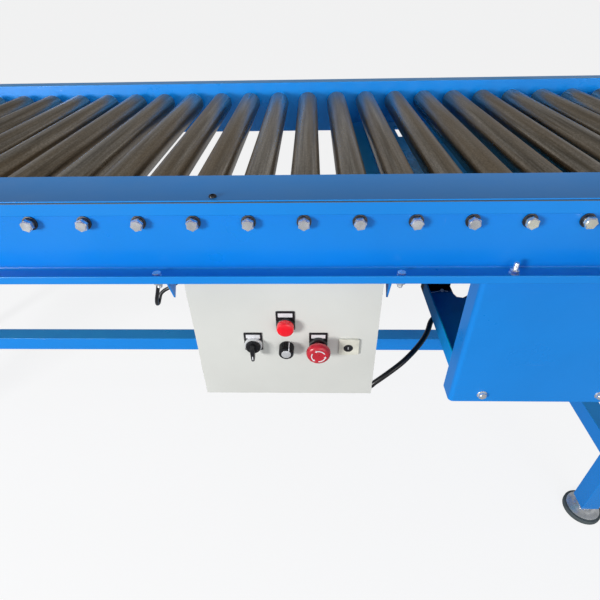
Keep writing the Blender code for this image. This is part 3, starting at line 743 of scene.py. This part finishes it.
def rail_plugs():
    """The black plastic plugs in the lower rail's open ends."""
    low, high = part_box("lower_rail")
    middle = centre_of("lower_rail")
    for label, x, way in (("left", low.x, -1), ("right", high.x, 1)):
        bm = bmesh.new()
        slab(bm, rounded(0.0395, 0.0395, 0.003), 0.0001, 0.0022)
        slab(bm, rounded(0.0340, 0.0340, 0.002), -0.012, 0.0001)
        put(f"lower_rail_{label}_plug", bm, [BLACK],
            at((x, middle.y, middle.z), Matrix.Rotation(way * math.pi / 2, 4, "Y")), edge=0.0006)


# --- control box

def control_centres():
    """Each control's centre on the door, as (x, z)."""
    centres = {"lamp": centre_of("pilot_lamp"), "stop": centre_of("emergency_stop_button")}
    for key in ("selector", "speed", "lock"):
        centres[key] = PIVOTS[key + "_turn"]
    return {key: (place[0], place[2]) for key, place in centres.items()}


def face_piece(name, build, finishes, centre, body, replaces=(), edge=0.0):
    """A piece on the door's face: built about its hole, with local Z pointing out to the operator."""
    bm = bmesh.new()
    build(bm)
    x, z = centre
    put(name, bm, finishes, at((x, DOOR_LOW.y, z), OUT_NEAR), body, replaces, edge)


def legend_plate(name, centre, rise):
    """A black plate behind a control, with a blank white insert above the hole."""
    def plate(bm):
        slab(bm, rounded(0.0304, 0.0375, 0.0016, (0, rise)), 0.0001, 0.0014)
    face_piece(name + "_plate", plate, [BLACK], centre, "door", edge=0.0003)

    def insert(bm):
        slab(bm, rounded(0.0232, 0.0078, 0.0008, (0, rise + 0.0112)), 0.0014, 0.0019)
    face_piece(name + "_insert", insert, [PRINT_AND_HIGHLIGHT_WHITE], centre, "door", edge=0.0002)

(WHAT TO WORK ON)
Set down the listing above in full, please, exactly as it appears.

(WRITTEN ANSWER)
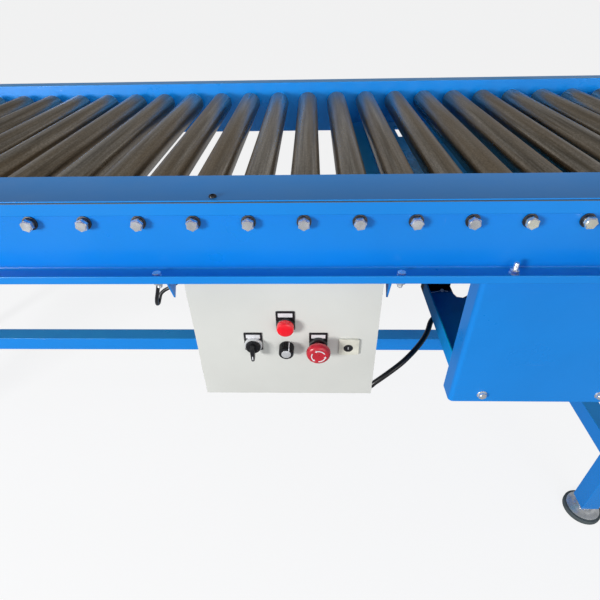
Keep writing the Blender code for this image. This is part 3, starting at line 743 of scene.py. This part finishes it.
def rail_plugs():
    """The black plastic plugs in the lower rail's open ends."""
    low, high = part_box("lower_rail")
    middle = centre_of("lower_rail")
    for label, x, way in (("left", low.x, -1), ("right", high.x, 1)):
        bm = bmesh.new()
        slab(bm, rounded(0.0395, 0.0395, 0.003), 0.0001, 0.0022)
        slab(bm, rounded(0.0340, 0.0340, 0.002), -0.012, 0.0001)
        put(f"lower_rail_{label}_plug", bm, [BLACK],
            at((x, middle.y, middle.z), Matrix.Rotation(way * math.pi / 2, 4, "Y")), edge=0.0006)


# --- control box

def control_centres():
    """Each control's centre on the door, as (x, z)."""
    centres = {"lamp": centre_of("pilot_lamp"), "stop": centre_of("emergency_stop_button")}
    for key in ("selector", "speed", "lock"):
        centres[key] = PIVOTS[key + "_turn"]
    return {key: (place[0], place[2]) for key, place in centres.items()}


def face_piece(name, build, finishes, centre, body, replaces=(), edge=0.0):
    """A piece on the door's face: built about its hole, with local Z pointing out to the operator."""
    bm = bmesh.new()
    build(bm)
    x, z = centre
    put(name, bm, finishes, at((x, DOOR_LOW.y, z), OUT_NEAR), body, replaces, edge)


def legend_plate(name, centre, rise):
    """A black plate behind a control, with a blank white insert above the hole."""
    def plate(bm):
        slab(bm, rounded(0.0304, 0.0375, 0.0016, (0, rise)), 0.0001, 0.0014)
    face_piece(name + "_plate", plate, [BLACK], centre, "door", edge=0.0003)

    def insert(bm):
        slab(bm, rounded(0.0232, 0.0078, 0.0008, (0, rise + 0.0112)), 0.0014, 0.0019)
    face_piece(name + "_insert", insert, [PRINT_AND_HIGHLIGHT_WHITE], centre, "door", edge=0.0002)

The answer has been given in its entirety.